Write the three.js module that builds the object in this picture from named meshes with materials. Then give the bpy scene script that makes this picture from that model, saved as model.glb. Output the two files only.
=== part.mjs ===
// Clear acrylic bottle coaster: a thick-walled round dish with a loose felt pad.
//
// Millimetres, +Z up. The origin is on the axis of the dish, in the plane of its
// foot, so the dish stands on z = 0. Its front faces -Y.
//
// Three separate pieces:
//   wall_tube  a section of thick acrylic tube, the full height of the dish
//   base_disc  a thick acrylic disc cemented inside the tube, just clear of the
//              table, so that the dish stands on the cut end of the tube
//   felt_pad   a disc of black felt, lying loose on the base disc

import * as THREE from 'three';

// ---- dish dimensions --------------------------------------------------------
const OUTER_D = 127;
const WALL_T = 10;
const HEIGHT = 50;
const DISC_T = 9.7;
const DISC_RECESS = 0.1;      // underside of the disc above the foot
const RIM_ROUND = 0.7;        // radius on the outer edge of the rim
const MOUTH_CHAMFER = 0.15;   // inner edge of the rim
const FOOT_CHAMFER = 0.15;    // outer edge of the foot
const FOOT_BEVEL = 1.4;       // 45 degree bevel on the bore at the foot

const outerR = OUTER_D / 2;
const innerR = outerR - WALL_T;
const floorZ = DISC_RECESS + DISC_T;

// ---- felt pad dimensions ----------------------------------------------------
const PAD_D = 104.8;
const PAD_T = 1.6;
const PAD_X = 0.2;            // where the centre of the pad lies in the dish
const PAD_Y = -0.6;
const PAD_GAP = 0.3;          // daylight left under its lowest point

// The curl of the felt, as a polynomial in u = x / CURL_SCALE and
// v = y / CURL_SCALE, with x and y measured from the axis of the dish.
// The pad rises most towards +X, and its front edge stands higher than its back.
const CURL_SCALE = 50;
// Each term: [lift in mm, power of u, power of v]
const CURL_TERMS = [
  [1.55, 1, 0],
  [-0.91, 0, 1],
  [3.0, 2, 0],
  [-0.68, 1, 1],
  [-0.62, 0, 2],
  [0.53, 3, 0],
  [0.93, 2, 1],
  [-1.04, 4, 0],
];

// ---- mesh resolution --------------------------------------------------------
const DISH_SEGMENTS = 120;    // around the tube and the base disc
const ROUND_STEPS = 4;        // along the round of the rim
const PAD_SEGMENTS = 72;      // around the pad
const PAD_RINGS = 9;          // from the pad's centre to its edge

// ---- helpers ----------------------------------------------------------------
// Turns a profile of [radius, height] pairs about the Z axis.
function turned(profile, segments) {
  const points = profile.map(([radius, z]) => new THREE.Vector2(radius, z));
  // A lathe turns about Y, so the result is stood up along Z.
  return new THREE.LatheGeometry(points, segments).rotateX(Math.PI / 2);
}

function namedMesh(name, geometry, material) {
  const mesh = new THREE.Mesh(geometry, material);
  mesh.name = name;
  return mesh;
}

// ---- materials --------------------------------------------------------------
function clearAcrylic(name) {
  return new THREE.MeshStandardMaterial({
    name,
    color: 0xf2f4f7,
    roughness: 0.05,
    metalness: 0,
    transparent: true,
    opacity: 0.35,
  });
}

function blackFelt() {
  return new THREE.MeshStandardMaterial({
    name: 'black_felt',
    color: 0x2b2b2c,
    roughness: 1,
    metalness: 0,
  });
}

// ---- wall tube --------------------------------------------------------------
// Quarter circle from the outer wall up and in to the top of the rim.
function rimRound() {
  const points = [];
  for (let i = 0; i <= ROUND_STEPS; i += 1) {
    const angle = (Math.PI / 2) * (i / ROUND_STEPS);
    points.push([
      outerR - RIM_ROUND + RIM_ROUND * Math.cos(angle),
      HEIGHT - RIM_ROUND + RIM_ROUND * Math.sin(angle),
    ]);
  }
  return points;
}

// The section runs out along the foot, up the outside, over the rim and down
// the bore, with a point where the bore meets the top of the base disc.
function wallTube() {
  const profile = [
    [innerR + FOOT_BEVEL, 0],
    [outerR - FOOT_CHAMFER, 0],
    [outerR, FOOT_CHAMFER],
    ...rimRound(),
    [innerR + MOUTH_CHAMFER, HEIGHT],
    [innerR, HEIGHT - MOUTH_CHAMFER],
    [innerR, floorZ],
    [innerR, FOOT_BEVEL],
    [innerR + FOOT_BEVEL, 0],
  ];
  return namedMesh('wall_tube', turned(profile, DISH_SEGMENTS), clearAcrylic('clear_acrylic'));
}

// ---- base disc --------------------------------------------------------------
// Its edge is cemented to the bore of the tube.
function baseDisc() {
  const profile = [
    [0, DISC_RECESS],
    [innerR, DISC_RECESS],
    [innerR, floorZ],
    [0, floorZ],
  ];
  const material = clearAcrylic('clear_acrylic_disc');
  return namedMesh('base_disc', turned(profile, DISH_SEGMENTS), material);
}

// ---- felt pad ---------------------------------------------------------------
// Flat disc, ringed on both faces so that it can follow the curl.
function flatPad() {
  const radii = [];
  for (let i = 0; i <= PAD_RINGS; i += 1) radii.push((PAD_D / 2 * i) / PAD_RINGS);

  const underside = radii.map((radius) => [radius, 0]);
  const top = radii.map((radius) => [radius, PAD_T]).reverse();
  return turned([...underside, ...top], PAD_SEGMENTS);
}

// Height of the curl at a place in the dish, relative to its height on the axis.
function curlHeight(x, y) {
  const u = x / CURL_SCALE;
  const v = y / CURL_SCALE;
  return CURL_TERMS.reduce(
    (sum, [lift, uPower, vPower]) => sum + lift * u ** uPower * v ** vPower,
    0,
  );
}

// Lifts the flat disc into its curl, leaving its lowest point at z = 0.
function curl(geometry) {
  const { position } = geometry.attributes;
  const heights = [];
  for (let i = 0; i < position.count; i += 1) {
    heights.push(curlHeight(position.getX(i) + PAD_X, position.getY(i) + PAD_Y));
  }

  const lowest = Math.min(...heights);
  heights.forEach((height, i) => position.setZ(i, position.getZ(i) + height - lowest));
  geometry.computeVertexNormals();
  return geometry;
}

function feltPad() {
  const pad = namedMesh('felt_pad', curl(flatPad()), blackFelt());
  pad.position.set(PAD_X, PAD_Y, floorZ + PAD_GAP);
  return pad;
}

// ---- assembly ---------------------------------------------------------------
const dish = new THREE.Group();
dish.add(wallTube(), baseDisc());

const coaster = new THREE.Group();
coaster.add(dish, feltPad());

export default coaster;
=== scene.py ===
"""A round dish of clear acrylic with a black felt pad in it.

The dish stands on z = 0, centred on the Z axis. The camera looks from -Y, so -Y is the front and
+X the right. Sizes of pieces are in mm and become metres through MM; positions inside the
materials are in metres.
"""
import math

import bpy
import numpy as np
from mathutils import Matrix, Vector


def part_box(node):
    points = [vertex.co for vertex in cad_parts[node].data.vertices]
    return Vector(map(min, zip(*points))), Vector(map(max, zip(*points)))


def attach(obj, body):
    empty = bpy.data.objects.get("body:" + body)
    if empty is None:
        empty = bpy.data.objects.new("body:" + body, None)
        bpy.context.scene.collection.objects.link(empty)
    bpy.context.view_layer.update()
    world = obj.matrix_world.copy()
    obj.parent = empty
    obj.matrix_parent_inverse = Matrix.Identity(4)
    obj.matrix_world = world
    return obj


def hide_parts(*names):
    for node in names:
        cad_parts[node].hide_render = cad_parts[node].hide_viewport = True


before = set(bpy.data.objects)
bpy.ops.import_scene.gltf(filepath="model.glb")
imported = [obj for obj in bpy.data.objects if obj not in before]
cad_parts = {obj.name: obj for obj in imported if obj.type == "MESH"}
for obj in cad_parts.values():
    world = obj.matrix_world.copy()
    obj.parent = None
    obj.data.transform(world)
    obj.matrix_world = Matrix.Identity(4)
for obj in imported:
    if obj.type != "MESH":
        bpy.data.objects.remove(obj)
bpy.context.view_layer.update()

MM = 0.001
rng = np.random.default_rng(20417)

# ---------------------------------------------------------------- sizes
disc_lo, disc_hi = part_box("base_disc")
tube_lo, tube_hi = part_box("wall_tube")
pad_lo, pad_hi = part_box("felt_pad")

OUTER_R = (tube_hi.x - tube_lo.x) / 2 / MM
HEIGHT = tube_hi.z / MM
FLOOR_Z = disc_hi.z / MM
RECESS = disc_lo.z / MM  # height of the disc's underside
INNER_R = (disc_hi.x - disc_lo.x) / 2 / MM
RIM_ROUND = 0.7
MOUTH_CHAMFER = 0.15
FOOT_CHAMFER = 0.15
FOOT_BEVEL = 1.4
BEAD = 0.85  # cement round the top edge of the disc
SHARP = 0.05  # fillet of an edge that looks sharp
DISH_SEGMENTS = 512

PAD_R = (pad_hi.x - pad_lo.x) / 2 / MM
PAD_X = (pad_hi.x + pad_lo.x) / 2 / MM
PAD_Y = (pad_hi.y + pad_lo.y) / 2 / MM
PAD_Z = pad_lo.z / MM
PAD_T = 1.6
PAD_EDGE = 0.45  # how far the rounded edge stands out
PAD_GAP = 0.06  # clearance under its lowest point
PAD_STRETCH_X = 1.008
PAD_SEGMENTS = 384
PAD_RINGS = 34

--

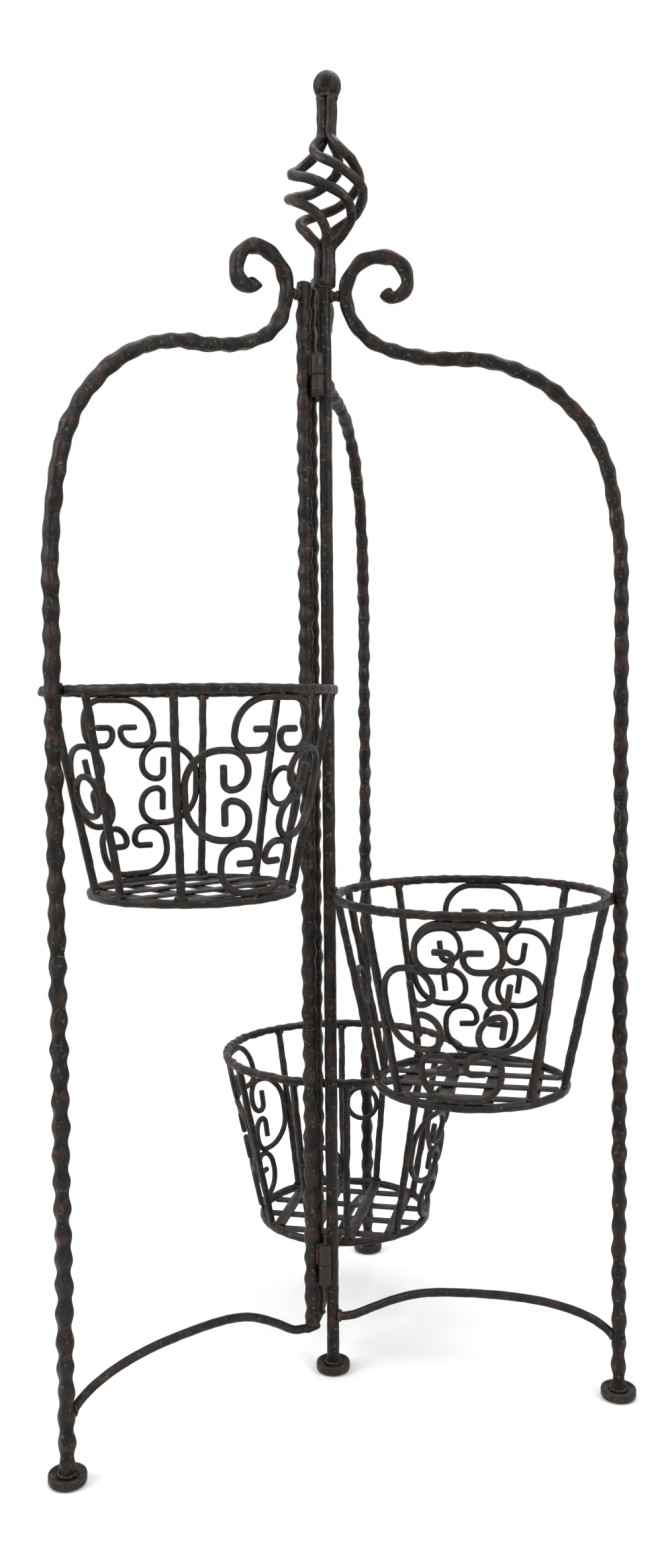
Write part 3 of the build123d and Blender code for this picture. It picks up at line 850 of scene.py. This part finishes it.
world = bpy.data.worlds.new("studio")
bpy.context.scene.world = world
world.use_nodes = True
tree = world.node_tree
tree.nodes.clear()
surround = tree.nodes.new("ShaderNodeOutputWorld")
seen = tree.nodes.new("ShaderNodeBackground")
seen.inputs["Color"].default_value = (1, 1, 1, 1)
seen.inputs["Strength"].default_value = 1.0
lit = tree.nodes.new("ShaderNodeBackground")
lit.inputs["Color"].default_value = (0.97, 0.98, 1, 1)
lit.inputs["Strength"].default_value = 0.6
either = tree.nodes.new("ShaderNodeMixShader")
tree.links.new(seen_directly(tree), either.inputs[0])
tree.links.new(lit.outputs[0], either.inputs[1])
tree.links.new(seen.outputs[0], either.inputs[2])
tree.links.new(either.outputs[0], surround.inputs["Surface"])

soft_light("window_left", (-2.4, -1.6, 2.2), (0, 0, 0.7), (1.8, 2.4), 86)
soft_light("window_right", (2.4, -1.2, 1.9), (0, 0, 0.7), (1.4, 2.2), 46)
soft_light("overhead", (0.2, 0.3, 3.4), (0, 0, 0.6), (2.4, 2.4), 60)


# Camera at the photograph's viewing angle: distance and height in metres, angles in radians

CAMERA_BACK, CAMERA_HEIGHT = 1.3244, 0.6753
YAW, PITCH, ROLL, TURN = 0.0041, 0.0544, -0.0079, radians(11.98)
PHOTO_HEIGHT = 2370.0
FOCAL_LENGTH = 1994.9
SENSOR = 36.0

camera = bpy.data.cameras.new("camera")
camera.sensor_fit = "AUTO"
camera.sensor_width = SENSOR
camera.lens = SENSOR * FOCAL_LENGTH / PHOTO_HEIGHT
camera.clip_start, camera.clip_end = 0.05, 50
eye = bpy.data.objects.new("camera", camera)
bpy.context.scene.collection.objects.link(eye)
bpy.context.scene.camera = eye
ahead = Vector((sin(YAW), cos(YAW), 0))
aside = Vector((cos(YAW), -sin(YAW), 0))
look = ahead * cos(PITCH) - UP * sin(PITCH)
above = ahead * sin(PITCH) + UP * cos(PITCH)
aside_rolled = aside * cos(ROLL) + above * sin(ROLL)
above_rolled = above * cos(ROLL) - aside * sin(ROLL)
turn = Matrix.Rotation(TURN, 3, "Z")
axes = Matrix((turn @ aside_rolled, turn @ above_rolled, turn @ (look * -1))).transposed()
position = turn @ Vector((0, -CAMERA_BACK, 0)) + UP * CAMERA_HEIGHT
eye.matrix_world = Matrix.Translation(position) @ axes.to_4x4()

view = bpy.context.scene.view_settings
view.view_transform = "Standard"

--

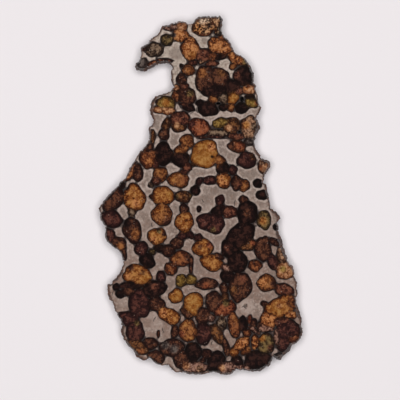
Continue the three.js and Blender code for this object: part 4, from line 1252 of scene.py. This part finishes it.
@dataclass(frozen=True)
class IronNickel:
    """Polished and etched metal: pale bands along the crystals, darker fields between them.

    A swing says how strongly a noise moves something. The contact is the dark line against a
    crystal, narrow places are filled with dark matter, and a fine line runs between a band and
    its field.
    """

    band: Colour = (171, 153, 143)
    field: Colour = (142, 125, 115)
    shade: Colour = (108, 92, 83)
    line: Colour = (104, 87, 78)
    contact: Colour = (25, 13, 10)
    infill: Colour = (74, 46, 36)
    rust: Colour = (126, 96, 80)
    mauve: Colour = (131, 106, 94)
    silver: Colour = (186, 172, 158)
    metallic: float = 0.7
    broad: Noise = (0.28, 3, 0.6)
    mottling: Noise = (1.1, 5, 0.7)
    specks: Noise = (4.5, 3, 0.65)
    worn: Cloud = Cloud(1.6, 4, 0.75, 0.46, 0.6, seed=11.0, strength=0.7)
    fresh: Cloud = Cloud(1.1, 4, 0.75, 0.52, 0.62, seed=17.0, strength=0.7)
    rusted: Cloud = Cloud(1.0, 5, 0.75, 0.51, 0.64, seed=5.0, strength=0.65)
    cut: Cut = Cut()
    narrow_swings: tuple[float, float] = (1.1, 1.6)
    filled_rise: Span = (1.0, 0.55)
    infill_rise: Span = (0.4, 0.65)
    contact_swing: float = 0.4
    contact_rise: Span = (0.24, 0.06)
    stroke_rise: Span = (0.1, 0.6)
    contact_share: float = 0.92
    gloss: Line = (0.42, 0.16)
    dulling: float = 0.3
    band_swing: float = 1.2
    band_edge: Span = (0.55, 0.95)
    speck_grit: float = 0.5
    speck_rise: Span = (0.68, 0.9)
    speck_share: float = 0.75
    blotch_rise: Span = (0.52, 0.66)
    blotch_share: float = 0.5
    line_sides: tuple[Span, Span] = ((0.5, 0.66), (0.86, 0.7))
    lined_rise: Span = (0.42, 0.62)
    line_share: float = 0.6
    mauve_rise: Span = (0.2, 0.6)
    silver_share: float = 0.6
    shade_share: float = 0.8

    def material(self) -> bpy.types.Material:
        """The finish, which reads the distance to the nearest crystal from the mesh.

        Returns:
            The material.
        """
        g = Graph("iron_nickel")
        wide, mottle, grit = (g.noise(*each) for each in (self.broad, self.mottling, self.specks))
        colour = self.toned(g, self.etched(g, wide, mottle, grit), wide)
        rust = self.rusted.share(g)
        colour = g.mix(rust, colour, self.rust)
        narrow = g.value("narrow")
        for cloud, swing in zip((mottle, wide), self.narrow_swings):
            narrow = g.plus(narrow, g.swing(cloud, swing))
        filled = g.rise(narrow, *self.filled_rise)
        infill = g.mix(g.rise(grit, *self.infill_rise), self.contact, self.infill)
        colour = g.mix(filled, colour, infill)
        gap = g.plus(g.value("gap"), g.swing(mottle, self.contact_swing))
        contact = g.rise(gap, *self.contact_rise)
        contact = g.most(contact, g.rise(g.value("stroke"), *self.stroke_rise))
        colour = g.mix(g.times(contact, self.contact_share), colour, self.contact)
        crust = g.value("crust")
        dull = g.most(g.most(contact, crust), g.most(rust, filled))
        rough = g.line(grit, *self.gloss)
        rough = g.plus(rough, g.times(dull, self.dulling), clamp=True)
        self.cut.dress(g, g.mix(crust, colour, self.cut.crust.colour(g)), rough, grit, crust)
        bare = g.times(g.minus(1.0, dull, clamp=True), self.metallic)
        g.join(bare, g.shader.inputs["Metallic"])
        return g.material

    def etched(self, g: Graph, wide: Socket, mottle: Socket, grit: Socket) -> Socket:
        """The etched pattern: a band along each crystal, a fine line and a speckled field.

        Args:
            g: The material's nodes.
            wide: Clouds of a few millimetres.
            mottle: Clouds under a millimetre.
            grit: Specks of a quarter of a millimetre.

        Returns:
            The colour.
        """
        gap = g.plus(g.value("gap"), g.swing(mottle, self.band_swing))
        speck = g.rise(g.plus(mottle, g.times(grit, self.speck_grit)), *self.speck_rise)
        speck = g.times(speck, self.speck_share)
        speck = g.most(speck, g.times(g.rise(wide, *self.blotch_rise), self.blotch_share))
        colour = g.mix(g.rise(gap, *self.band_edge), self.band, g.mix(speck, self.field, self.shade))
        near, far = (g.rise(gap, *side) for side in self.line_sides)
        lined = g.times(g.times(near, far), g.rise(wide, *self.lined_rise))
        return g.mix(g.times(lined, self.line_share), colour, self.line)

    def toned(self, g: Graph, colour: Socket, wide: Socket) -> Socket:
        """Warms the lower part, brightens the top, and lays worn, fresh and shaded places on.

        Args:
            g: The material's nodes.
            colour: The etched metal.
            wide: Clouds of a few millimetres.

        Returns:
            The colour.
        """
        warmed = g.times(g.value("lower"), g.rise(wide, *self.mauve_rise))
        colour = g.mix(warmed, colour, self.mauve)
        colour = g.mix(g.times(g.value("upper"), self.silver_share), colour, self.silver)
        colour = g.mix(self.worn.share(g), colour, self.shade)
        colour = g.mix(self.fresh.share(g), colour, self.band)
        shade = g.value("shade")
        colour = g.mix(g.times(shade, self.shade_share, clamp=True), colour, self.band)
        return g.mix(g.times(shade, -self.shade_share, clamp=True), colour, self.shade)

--

Goal: Only the lines from the one containing "position.getY(i) + PAD_Y));" to the one containing "obj.matrix_parent_inverse = Matrix.Identity(4)" are to be printed, both ends included, exactly as written.

Response for this exercise:
    heights.push(curlHeight(position.getX(i) + PAD_X, position.getY(i) + PAD_Y));
  }

  const lowest = Math.min(...heights);
  heights.forEach((height, i) => position.setZ(i, position.getZ(i) + height - lowest));
  geometry.computeVertexNormals();
  return geometry;
}

function feltPad() {
  const pad = namedMesh('felt_pad', curl(flatPad()), blackFelt());
  pad.position.set(PAD_X, PAD_Y, floorZ + PAD_GAP);
  return pad;
}

// ---- assembly ---------------------------------------------------------------
const dish = new THREE.Group();
dish.add(wallTube(), baseDisc());

const coaster = new THREE.Group();
coaster.add(dish, feltPad());

export default coaster;
=== scene.py ===
"""A round dish of clear acrylic with a black felt pad in it.

The dish stands on z = 0, centred on the Z axis. The camera looks from -Y, so -Y is the front and
+X the right. Sizes of pieces are in mm and become metres through MM; positions inside the
materials are in metres.
"""
import math

import bpy
import numpy as np
from mathutils import Matrix, Vector


def part_box(node):
    points = [vertex.co for vertex in cad_parts[node].data.vertices]
    return Vector(map(min, zip(*points))), Vector(map(max, zip(*points)))


def attach(obj, body):
    empty = bpy.data.objects.get("body:" + body)
    if empty is None:
        empty = bpy.data.objects.new("body:" + body, None)
        bpy.context.scene.collection.objects.link(empty)
    bpy.context.view_layer.update()
    world = obj.matrix_world.copy()
    obj.parent = empty
    obj.matrix_parent_inverse = Matrix.Identity(4)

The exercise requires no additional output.